Now consider a composite particle like a proton (or neutron, etc). If the energies involved are low enough, much lower than the rest energy $mc^2$ of the proton, then pretending that the proton is an elementary spin-1/2 particle can be a good approximation. In this low-energy approximation, we can use a 2-component Pauli spinor field for the proton, just like we can for an electron, simply because the proton has spin 1/2. The NRQED approach can again be used to construct a good Hamiltonian in this approximation, but the coefficients will necessarily have different magnitudes than they would for an electron, to account for things like the proton's (or neutron's, etc) different magnetic moment. In contrast to the electron case, this "low-energy effective Hamiltonian" would not (as far as I know) be a low-energy approximation to any simpler theory in which the proton is treated as a 4-component Dirac spinor. It would, instead, be a low-energy approximation to a simpler theory in which the proton is made of quarks.

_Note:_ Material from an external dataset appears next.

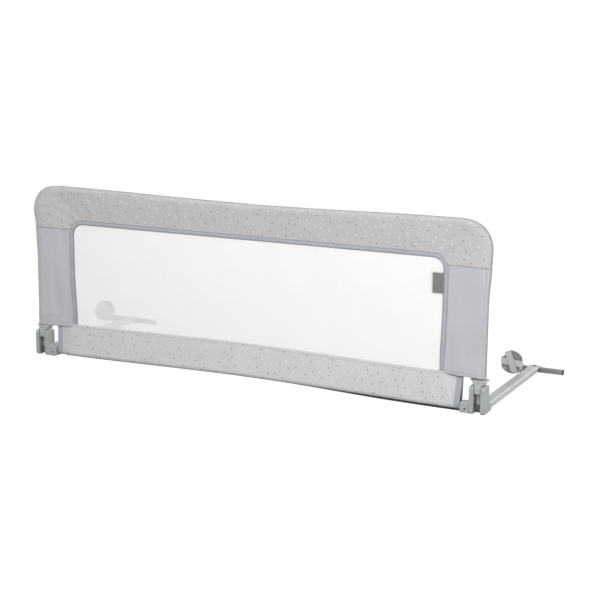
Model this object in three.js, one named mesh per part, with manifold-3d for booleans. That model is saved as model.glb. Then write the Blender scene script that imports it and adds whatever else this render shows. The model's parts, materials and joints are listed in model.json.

This perspective is reviewed in https://arxiv.org/abs/1503.07216, "An Introduction to NRQED". I'm citing this review because it specifically emphasizes how the NRQED method is used to treat composite spin-1/2 particles (like protons) as though they were elementary. The introduction says, "NRQED has been traditionally applied to point particles such as electrons and muons. ... But NRQED can also be used to analyze the interaction of spin-half particle that is not elementary... The purpose of this paper is to demonstrate how the NRQED Lagrangian is constructed."

NRQED, in turn, is a special case of a much broader subject called Effective Field Theory, which is reviewed (together with NRQED) in https://arxiv.org/abs/hep-ph/0506330, "What is renormalization?".

Altogether, I think one way to answer your question is this: In the low-energy approximation, treating a composite spin-1/2 particle like a proton as a 2-component Pauli spinor field is valid simply because the proton has spin-1/2, and all of its other properties can be accounted for by the many complicated interaction terms in the NRQED Hamiltonian. This works well as long as the energies involved remain low enough. Treating the particle as a 4-component Dirac field would not make things any easier; the only way to get a simple model that works at higher energies is to treat the proton as composite.